Parents want to give their children the best chance to succeed in life. They may treat a newborn with the utmost care when they first come home from the hospital. Unfortunately, the daily grind of providing for a family can often detract from someone’s focus on long-term safety and development.
For example, most parents know that car crashes are a leading cause of injury and fatalities among children of all ages, including infants. However, recognizing that there is a safety concern doesn’t mean you can magically avoid all car travel with them. You simply need to take steps to keep them safer.
If you learn about the leading cause of underage car crash fatalities, you will be in a better position to protect your children whenever you go for a drive.

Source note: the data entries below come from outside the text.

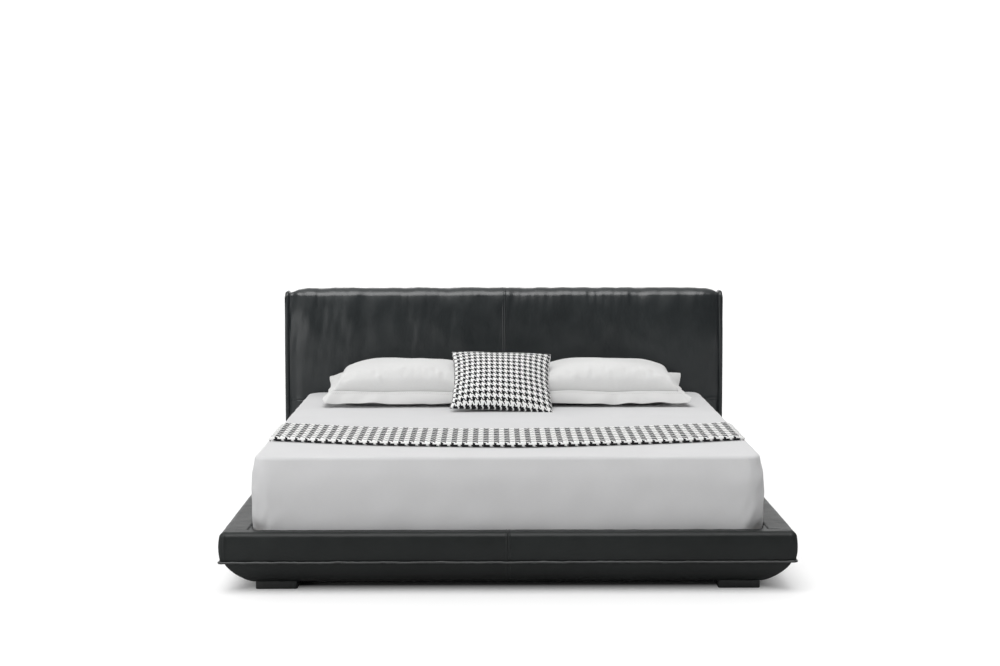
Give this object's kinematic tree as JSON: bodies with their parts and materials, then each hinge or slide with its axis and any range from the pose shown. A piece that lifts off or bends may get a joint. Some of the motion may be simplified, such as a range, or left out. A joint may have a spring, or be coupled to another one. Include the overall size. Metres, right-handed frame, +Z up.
{
  "type": "upholstered platform bed",
  "caption": "Low leather-upholstered platform bed with padded headboard, undercut padded rails, slatted base, block feet, mattress, pillows, cushion and bed runner.",
  "frame": {"origin": "on the floor, at the middle of the bed's overall box", "axes": "+X to the right seen from the foot end, +Y from the foot end towards the headboard, +Z up"},
  "size_m": [2.02, 2.1997, 0.947],
  "materials": {
    "rail_leather": "satin",
    "headboard_leather": "satin",
    "piping_leather": "satin",
    "foot_lacquer": "satin",
    "pine": "matte",
    "beech_slat": "satin",
    "foam": "matte",
    "zinc_steel": "satin",
    "black_steel": "satin",
    "backing_cloth": "matte",
    "ticking": "matte",
    "sheet_cotton": "matte",
    "pillow_cotton": "matte",
    "houndstooth_cotton": "matte"
  },
  "bodies": {
    "bed_frame": {"foot_rail_core": "pine", "foot_rail_plinth": "pine", "foot_rail_foam": "foam", "foot_rail_leather": "rail_leather", "foot_rail_lower_leather": "rail_leather", "side_rail_left_core": "pine", "side_rail_left_plinth": "pine", "side_rail_left_foam": "foam", "side_rail_left_leather": "rail_leather", "side_rail_left_lower_leather": "rail_leather", "side_rail_right_core": "pine", "side_rail_right_plinth": "pine", "side_rail_right_foam": "foam", "side_rail_right_leather": "rail_leather", "side_rail_right_lower_leather": "rail_leather", "base_welt": "piping_leather", "head_rail": "pine", "side_cleat_left": "pine", "side_cleat_right": "pine", "centre_beam": "pine", "headboard_board": "pine", "headboard_post_left": "pine", "headboard_post_right": "pine", "slat_01": "beech_slat", "slat_02": "beech_slat", "slat_03": "beech_slat", "slat_04": "beech_slat", "slat_05": "beech_slat", "slat_06": "beech_slat", "slat_07": "beech_slat", "slat_08": "beech_slat", "slat_09": "beech_slat", "slat_10": "beech_slat", "slat_11": "beech_slat", "slat_12": "beech_slat", "beam_hanger_front": "zinc_steel", "beam_hanger_rear": "zinc_steel", "headboard_bolt_left": "zinc_steel", "headboard_bolt_right": "zinc_steel", "corner_bracket_front_left": "zinc_steel", "foot_front_left": "foot_lacquer", "corner_bracket_front_right": "zinc_steel", "foot_front_right": "foot_lacquer", "centre_leg_front": "black_steel", "corner_bracket_rear_left": "zinc_steel", "foot_rear_left": "foot_lacquer", "corner_bracket_rear_right": "zinc_steel", "foot_rear_right": "foot_lacquer", "centre_leg_rear": "black_steel", "headboard_foam": "foam", "headboard_leather": "headboard_leather", "headboard_back_cloth": "backing_cloth"},
    "mattress": {"mattress": "ticking", "fitted_sheet": "sheet_cotton"},
    "pillow_left": {"pillow_left": "pillow_cotton"},
    "pillow_right": {"pillow_right": "pillow_cotton"},
    "cushion": {"cushion": "houndstooth_cotton"},
    "runner": {"bed_runner": "houndstooth_cotton"},
    "leveller_front": {"leveller_front": "black_steel"},
    "leveller_rear": {"leveller_rear": "black_steel"}
  },
  "joints": [
    {"name": "mattress_lift", "type": "slide", "parent": "bed_frame", "child": "mattress", "axis": [0, 0, 1], "range_m": [0, 0.2]},
    {"name": "pillow_left_lift", "type": "slide", "parent": "mattress", "child": "pillow_left", "axis": [0, 0, 1], "range_m": [0, 0.16]},
    {"name": "pillow_right_lift", "type": "slide", "parent": "mattress", "child": "pillow_right", "axis": [0, 0, 1], "range_m": [0, 0.16]},
    {"name": "cushion_lift", "type": "slide", "parent": "pillow_left", "child": "cushion", "axis": [0, 0, 1], "range_m": [0, 0.2]},
    {"name": "runner_lift", "type": "slide", "parent": "mattress", "child": "runner", "axis": [0, 0, 1], "range_m": [0, 0.16]},
    {"name": "leveller_front_screw", "type": "slide", "parent": "bed_frame", "child": "leveller_front", "axis": [0, 0, 1], "range_m": [-0.012, 0]},
    {"name": "leveller_rear_screw", "type": "slide", "parent": "bed_frame", "child": "leveller_rear", "axis": [0, 0, 1], "range_m": [-0.012, 0]}
  ],
  "couplings": [
    {"joint": "pillow_right_lift", "follows": "pillow_left_lift", "ratio": 1}
  ]
}
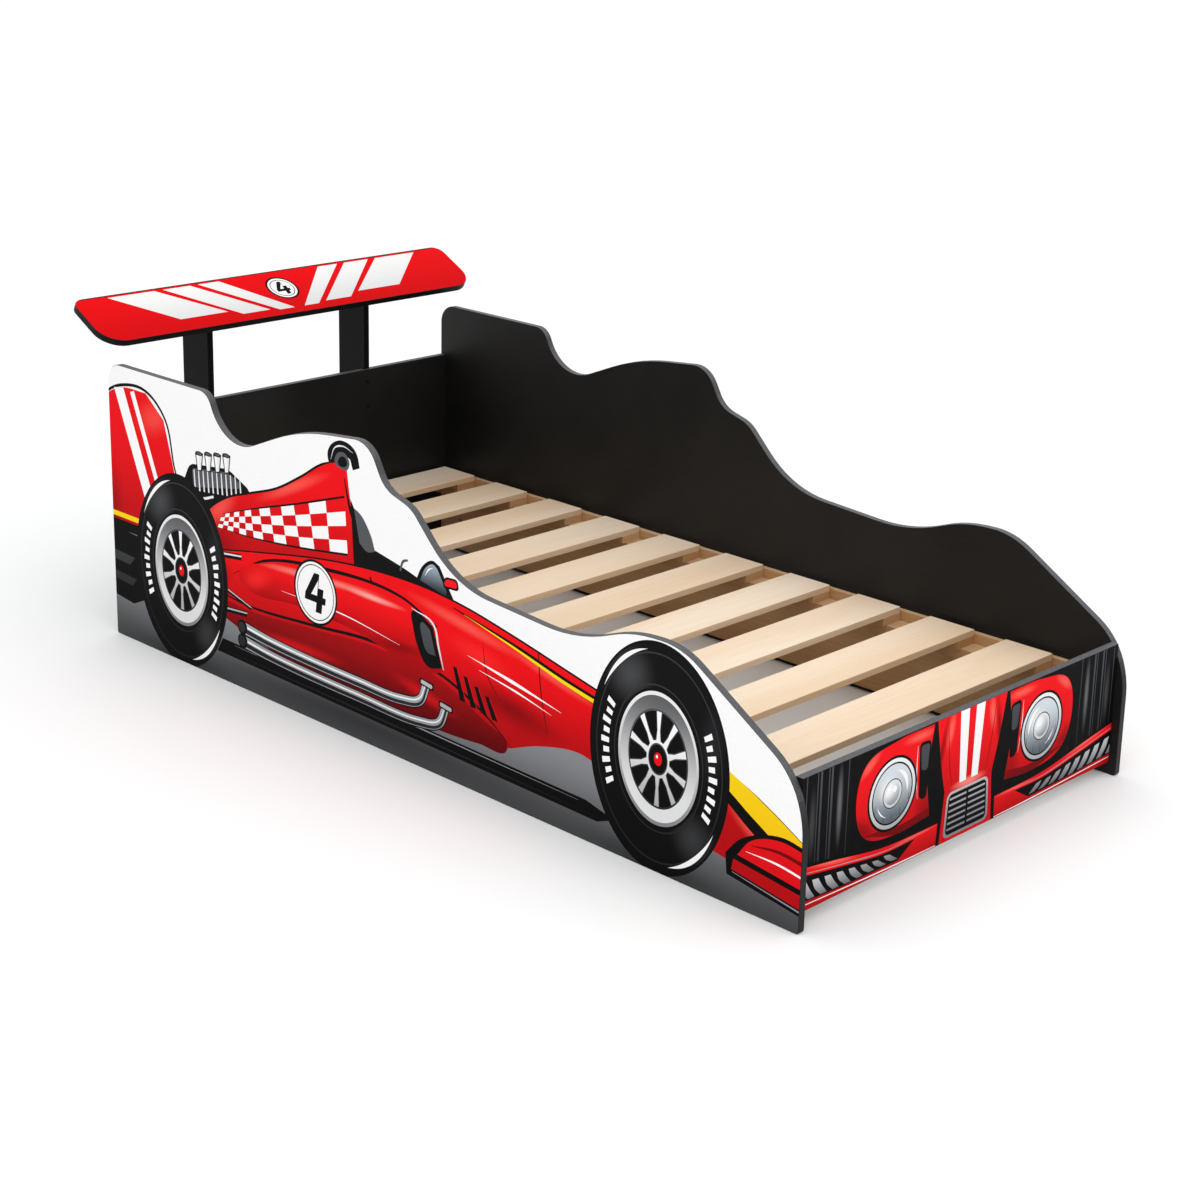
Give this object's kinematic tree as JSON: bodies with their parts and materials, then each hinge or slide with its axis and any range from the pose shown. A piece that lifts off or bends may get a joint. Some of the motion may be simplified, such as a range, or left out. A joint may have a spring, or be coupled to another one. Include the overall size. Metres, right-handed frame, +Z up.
{
  "type": "car bed for children",
  "caption": "Child's single bed with side boards cut to a racing car's outline, a low front board, a tilted rear wing and a slatted base.",
  "frame": {"origin": "on the floor, half way along and half way across the whole bed, wing included", "axes": "+X towards the nose and footboard, +Y towards the car's left side, +Z up"},
  "size_m": [2.0156, 1.036, 0.7334],
  "materials": {
    "side_panel": "printed melamine face, gloss; black inner face, dark grey edges",
    "end_board": "black melamine board, satin, grey edges",
    "wing": "printed melamine board, gloss, black edges",
    "upright": "black melamine board, satin",
    "rail_wood": "planed pine, clear",
    "slat_wood": "planed birch, clear",
    "dowel_wood": "fluted beech, raw",
    "steel": "zinc plated",
    "black_steel": "black phosphate",
    "cam_zinc": "die-cast, bright"
  },
  "bodies": {
    "root": {"side_panel_left": "side_panel", "side_panel_right": "side_panel", "headboard": "end_board", "footboard": "end_board", "wing_board": "wing", "wing_upright_right": "upright", "wing_upright_left": "upright", "side_rail_left": "rail_wood", "side_rail_right": "rail_wood", "slat_ledger_left": "rail_wood", "slat_ledger_right": "rail_wood", "slat_01": "slat_wood", "slat_end_blocks_01": "rail_wood", "slat_02": "slat_wood", "slat_end_blocks_02": "rail_wood", "slat_03": "slat_wood", "slat_end_blocks_03": "rail_wood", "slat_04": "slat_wood", "slat_end_blocks_04": "rail_wood", "slat_05": "slat_wood", "slat_end_blocks_05": "rail_wood", "slat_06": "slat_wood", "slat_end_blocks_06": "rail_wood", "slat_07": "slat_wood", "slat_end_blocks_07": "rail_wood", "slat_08": "slat_wood", "slat_end_blocks_08": "rail_wood", "slat_09": "slat_wood", "slat_end_blocks_09": "rail_wood", "slat_10": "slat_wood", "slat_end_blocks_10": "rail_wood", "corner_cam_bolts": "steel", "corner_dowels": "dowel_wood", "corner_cam_locks": "cam_zinc", "wing_cam_bolts": "steel", "wing_dowels": "dowel_wood", "wing_cam_locks": "cam_zinc", "upright_screws": "black_steel", "rail_screws": "steel", "ledger_screws": "steel", "slat_pegs": "dowel_wood", "slat_nails": "steel"}
  },
  "joints": []
}
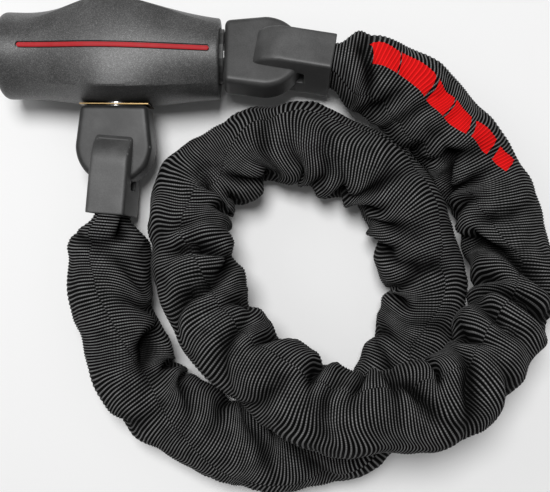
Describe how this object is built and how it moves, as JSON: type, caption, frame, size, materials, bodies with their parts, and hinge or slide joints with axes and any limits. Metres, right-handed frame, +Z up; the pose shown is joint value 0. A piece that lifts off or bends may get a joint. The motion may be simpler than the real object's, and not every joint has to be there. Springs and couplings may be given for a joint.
{
  "type": "bicycle chain lock",
  "caption": "Chain lock: moulded lock body with a pull-out plug and a fixed lug, joined by a square-link chain in a ribbed black sleeve that lies in an overlapping loop.",
  "frame": {"origin": "middle of the cover's flat underside, on the table, below the lock body's axis", "axes": "+X along the lock body from its key end to its plug end, +Z up from the table, and the fixed lug and the chain lie to -Y"},
  "size_m": [0.2561, 0.2257, 0.0657],
  "materials": {
    "cover_plastic": "charcoal moulded cover with a fine metallic grain",
    "red_inlay": "smooth red inlay",
    "black_plastic": "fine moulded black",
    "lug_rubber": "dark grey rubber with a soft sheen",
    "hardened_steel": "hardened and zinc plated",
    "plain_steel": "plain bright steel",
    "brass": "turned brass",
    "woven_sleeve": "black ribbed tubular webbing with a red print"
  },
  "bodies": {
    "lock_body": {"outer_cover": "cover_plastic", "red_stripe": "red_inlay", "steel_body": "hardened_steel", "end_cap": "black_plastic", "dust_cover_pin": "plain_steel", "cylinder_housing": "brass", "housing_pin": "plain_steel", "latch_spring": "plain_steel", "entry_collar": "black_plastic", "stud_pin": "plain_steel", "fixed_lug_core": "hardened_steel", "fixed_lug_cover": "lug_rubber", "bearing_plate": "brass", "sleeve": "woven_sleeve", "sleeve_plug_section": "woven_sleeve", "chain_link_01": "hardened_steel", "chain_link_02": "hardened_steel", "chain_link_03": "hardened_steel", "chain_link_04": "hardened_steel", "chain_link_05": "hardened_steel", "chain_link_06": "hardened_steel", "chain_link_07": "hardened_steel", "chain_link_08": "hardened_steel", "chain_link_09": "hardened_steel", "chain_link_10": "hardened_steel", "chain_link_11": "hardened_steel", "chain_link_12": "hardened_steel", "chain_link_13": "hardened_steel", "chain_link_14": "hardened_steel", "chain_link_15": "hardened_steel", "chain_link_16": "hardened_steel", "chain_link_17": "hardened_steel", "chain_link_18": "hardened_steel", "chain_link_19": "hardened_steel", "chain_link_20": "hardened_steel", "chain_link_21": "hardened_steel", "chain_link_22": "hardened_steel", "chain_link_23": "hardened_steel", "chain_link_24": "hardened_steel", "chain_link_25": "hardened_steel", "chain_link_26": "hardened_steel", "chain_link_27": "hardened_steel"},
    "dust_flap": {"dust_cover": "black_plastic"},
    "key_core": {"cylinder_plug": "brass", "cam_disc": "plain_steel"},
    "latch_bar": {"latch": "plain_steel"},
    "fixed_link": {"fixed_end_link": "hardened_steel", "fixed_boot": "lug_rubber", "fixed_sleeve_mouth": "woven_sleeve"},
    "plug_head": {"locking_bolt": "hardened_steel", "plug_lug_core": "hardened_steel", "plug_lug_cover": "lug_rubber"},
    "plug_link": {"plug_end_link": "hardened_steel", "plug_boot": "lug_rubber", "plug_sleeve_mouth": "woven_sleeve"}
  },
  "joints": [
    {"name": "dust_cover_swing", "type": "hinge", "parent": "lock_body", "child": "dust_flap", "pos_m": [-0.04995, 0, 0.0104], "axis": [1, 0, 0], "range_deg": [0, 80]},
    {"name": "key_turn", "type": "hinge", "parent": "lock_body", "child": "key_core", "pos_m": [-0.033, 0, 0.0226], "axis": [1, 0, 0], "range_deg": [-90, 0], "deforming": ["latch_spring"]},
    {"name": "latch_slide", "type": "slide", "parent": "lock_body", "child": "latch_bar", "axis": [0, 0, -1], "range_m": [0, 0.003]},
    {"name": "plug_pull", "type": "slide", "parent": "lock_body", "child": "plug_head", "axis": [1, 0, 0], "range_m": [0, 0.027], "deforming": ["sleeve_plug_section", "chain_link_22", "chain_link_23", "chain_link_24", "chain_link_25", "chain_link_26", "chain_link_27"]},
    {"name": "plug_link_swing", "type": "hinge", "parent": "plug_head", "child": "plug_link", "pos_m": [0.0786, 0, 0.0226], "axis": [0, 0.2588, 0.9659], "range_deg": [-1, 16], "deforming": ["plug_sleeve_mouth"]},
    {"name": "fixed_link_swing", "type": "hinge", "parent": "lock_body", "child": "fixed_link", "pos_m": [0.0032, -0.05, 0.0226], "axis": [-0.0523, 0, 0.9986], "range_deg": [-5, 10], "deforming": ["fixed_sleeve_mouth", "chain_link_01", "chain_link_02"]}
  ],
  "couplings": [
    {"joint": "latch_slide", "follows": "key_turn", "m_per_rad": -0.0019098}
  ]
}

No restraints or improper restraints are the biggest safety concern
Some parents don’t check with their children to make sure they buckle up before putting the vehicle in motion. Others don’t want to fight with their kindergartner about using a booster seat every single time they drive to the bank or post office. While it may be faster and less stressful for you to just load the kids up in the car, if you don’t put them in the booster seat or other appropriate restraints, they are at a significantly elevated risk of dying or suffering severe injuries if you get into a crash.
A study involving data collected by the National Highway Traffic Safety Administration between 2010 and 2014 shows a consistent issue with restraints. Roughly 43% of the children who died in crashes during those years were not wearing property restraints at the time of the crash. It is important for parents to recognize that their own skill at the wheel does nothing to protect their family from the bad decisions made by other drivers.
You can’t control your crash risk, but you can control your child’s safety. Even though you cannot prevent someone else from driving while drunk or texting at the wheel and then causing a crash, you can protect your children from the worst possible outcomes of a crash by insisting on age and size-appropriate restraints even for the shortest of trips in your vehicle. Learning about what puts your children at risk in the event of a motor vehicle collision could help you keep them safer.